▶ **DATA BLOCK**:
• • •

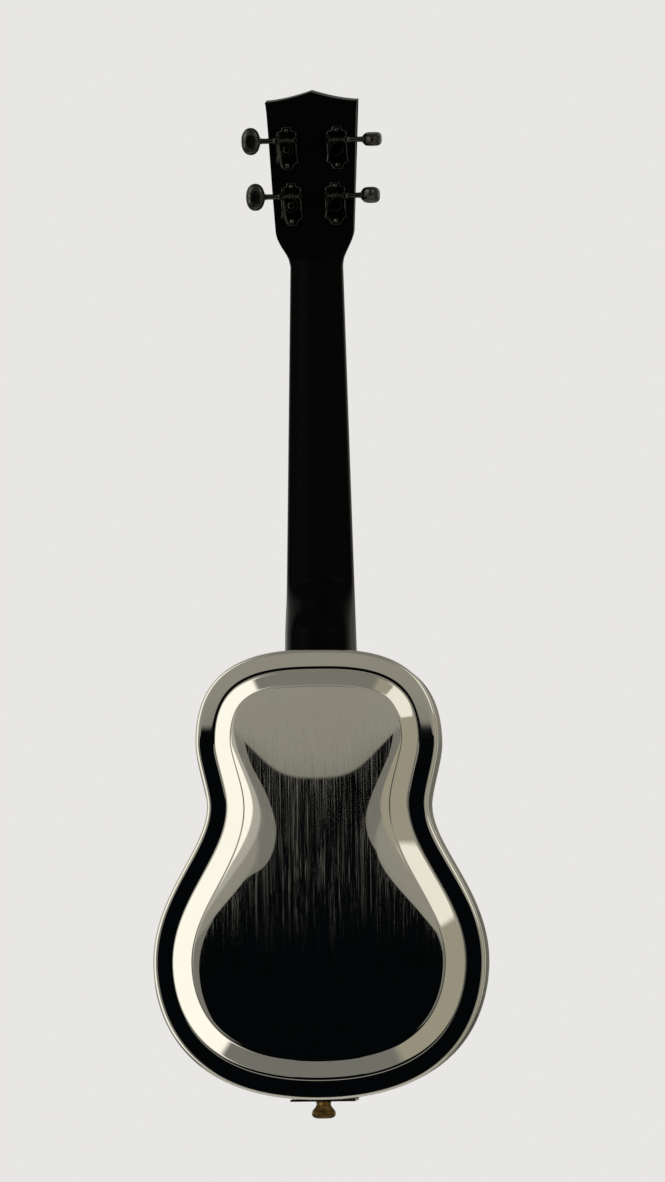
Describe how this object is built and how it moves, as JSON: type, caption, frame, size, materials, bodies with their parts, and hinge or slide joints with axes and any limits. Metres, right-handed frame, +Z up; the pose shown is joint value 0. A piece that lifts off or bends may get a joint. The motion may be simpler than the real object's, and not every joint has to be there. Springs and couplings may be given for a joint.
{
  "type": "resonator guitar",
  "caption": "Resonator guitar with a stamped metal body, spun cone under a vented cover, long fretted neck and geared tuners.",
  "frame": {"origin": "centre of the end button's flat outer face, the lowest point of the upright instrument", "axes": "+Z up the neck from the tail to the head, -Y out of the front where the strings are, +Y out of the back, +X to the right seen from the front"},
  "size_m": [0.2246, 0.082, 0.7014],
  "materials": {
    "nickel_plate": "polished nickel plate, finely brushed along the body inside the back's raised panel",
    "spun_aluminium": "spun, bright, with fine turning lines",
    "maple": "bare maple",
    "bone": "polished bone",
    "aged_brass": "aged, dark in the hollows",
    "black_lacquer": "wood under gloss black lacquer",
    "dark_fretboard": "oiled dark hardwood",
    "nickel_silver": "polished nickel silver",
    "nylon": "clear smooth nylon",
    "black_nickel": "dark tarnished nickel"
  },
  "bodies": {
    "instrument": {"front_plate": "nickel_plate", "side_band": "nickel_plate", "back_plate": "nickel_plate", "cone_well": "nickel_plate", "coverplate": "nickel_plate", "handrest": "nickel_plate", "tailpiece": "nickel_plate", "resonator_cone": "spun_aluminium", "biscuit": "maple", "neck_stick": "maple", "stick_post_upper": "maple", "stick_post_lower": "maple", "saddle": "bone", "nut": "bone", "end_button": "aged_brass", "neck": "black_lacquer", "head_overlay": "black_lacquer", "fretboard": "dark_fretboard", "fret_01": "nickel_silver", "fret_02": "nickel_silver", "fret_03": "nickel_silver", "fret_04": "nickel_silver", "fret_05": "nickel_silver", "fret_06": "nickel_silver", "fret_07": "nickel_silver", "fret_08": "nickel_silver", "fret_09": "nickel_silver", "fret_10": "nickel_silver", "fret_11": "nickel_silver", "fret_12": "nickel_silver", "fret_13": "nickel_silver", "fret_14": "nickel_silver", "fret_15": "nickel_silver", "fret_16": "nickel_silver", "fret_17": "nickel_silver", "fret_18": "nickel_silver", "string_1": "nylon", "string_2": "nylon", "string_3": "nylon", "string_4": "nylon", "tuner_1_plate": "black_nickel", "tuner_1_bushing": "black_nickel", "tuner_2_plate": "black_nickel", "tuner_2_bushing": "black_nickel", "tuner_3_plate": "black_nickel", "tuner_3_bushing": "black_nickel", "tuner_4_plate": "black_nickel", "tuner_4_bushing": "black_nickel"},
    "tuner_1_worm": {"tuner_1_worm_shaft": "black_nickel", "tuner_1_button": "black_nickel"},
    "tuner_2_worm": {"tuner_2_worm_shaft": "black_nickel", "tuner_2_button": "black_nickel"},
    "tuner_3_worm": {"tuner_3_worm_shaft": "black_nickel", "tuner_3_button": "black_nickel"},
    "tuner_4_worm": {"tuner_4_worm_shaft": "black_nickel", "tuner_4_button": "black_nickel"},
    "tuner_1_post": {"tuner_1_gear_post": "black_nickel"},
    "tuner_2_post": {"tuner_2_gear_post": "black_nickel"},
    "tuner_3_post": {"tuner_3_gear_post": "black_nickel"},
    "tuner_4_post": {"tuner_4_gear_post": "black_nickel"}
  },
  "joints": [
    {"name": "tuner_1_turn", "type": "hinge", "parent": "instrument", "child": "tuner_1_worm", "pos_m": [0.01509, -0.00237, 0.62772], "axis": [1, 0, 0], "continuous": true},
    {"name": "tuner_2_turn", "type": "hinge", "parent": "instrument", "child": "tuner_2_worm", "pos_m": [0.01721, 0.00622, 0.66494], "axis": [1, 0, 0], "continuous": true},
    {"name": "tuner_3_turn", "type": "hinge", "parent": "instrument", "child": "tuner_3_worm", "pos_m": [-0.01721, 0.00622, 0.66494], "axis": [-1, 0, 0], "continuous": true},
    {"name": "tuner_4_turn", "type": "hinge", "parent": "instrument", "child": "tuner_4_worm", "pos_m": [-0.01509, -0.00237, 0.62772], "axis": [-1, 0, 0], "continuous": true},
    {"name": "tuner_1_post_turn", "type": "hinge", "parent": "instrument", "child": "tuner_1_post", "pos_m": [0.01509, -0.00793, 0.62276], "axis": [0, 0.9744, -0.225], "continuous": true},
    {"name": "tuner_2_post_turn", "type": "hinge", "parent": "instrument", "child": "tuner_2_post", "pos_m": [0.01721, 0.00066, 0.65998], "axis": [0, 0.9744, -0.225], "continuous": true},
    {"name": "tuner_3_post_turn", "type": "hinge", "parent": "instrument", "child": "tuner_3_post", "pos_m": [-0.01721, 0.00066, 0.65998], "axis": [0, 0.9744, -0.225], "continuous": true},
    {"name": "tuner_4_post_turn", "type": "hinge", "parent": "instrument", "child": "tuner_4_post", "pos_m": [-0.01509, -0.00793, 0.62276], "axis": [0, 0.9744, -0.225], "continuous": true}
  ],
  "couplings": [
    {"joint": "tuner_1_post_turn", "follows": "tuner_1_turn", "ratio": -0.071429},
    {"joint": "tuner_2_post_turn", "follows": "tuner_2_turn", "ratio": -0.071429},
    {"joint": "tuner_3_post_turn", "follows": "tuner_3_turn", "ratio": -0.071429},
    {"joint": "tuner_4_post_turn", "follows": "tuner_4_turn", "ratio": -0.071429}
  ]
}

• • •

▶ **STATED GOAL**: Track down every line of the material containing the string "axes", and copy it.

▶ **EXERCISE RESPONSE**:
Describe how this object is built and how it moves, as JSON: type, caption, frame, size, materials, bodies with their parts, and hinge or slide joints with axes and any limits. Metres, right-handed frame, +Z up; the pose shown is joint value 0. A piece that lifts off or bends may get a joint. The motion may be simpler than the real object's, and not every joint has to be there. Springs and couplings may be given for a joint.
  "frame": {"origin": "centre of the end button's flat outer face, the lowest point of the upright instrument", "axes": "+Z up the neck from the tail to the head, -Y out of the front where the strings are, +Y out of the back, +X to the right seen from the front"},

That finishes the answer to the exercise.